Influence of metastable Al9Ni2 phase on the sequence of phase transformations initiated by heating of Al/Ni multilayer foils produced by EBPVD method

Abstract

Al/Ni multilayer foils (MF) undergo a cascade of phase transformations at heating, initiated by diffusion interaction of Al and Ni layers. It is found that phase transformations sequence at initial stages depends on the method of producing MF: at sputtering or ion-beam deposition of elements, metastable Al9Ni2 phase forms at phase transformations initial stages, and in the case of MF produced by electron-beam physical vapour deposition (EBPVD) method or cold rolling of laminates, this is Al3Ni phase.
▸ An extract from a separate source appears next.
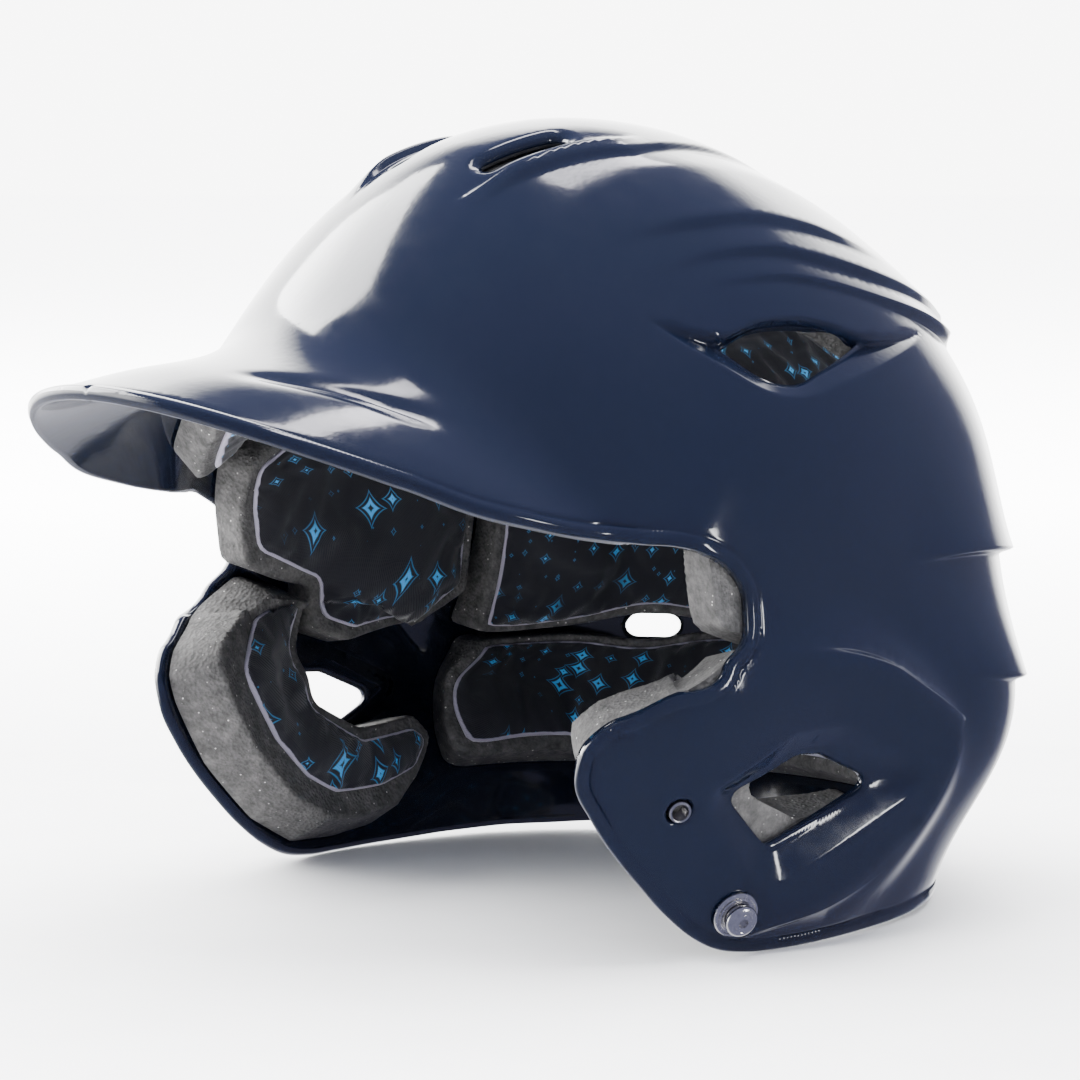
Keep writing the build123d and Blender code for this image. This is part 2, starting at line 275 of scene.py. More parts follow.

Such a difference in phase transformations sequence is associated with the influence of the method of MF production on the possibility of intermixed zone (IZ) formation on layer interfaces. In the study it was suggested that such anomalously high diffusion mobility of atoms can be achieved in the presence of excess vacancies in MF structure. With this purpose, MF structure was produced by high-rate (up to 30 nm/s) layer-by-layer deposition of elements by EBPVD method. Phase transformations and MF were studied by the method of X-ray diffraction (XRD) and differential-thermal analysis (DTA). It is shown that irrespective of MF composition and modulation period, at their heating phase transformations start with formation of metastable Al9Ni2 phase. At further MF heating, a stable Al3Ni phase forms alongside Al9Ni2 phase. Later on, Al9Ni2 and Al3Ni phases turn into stable intermetallics characteristic of MF chemical composition.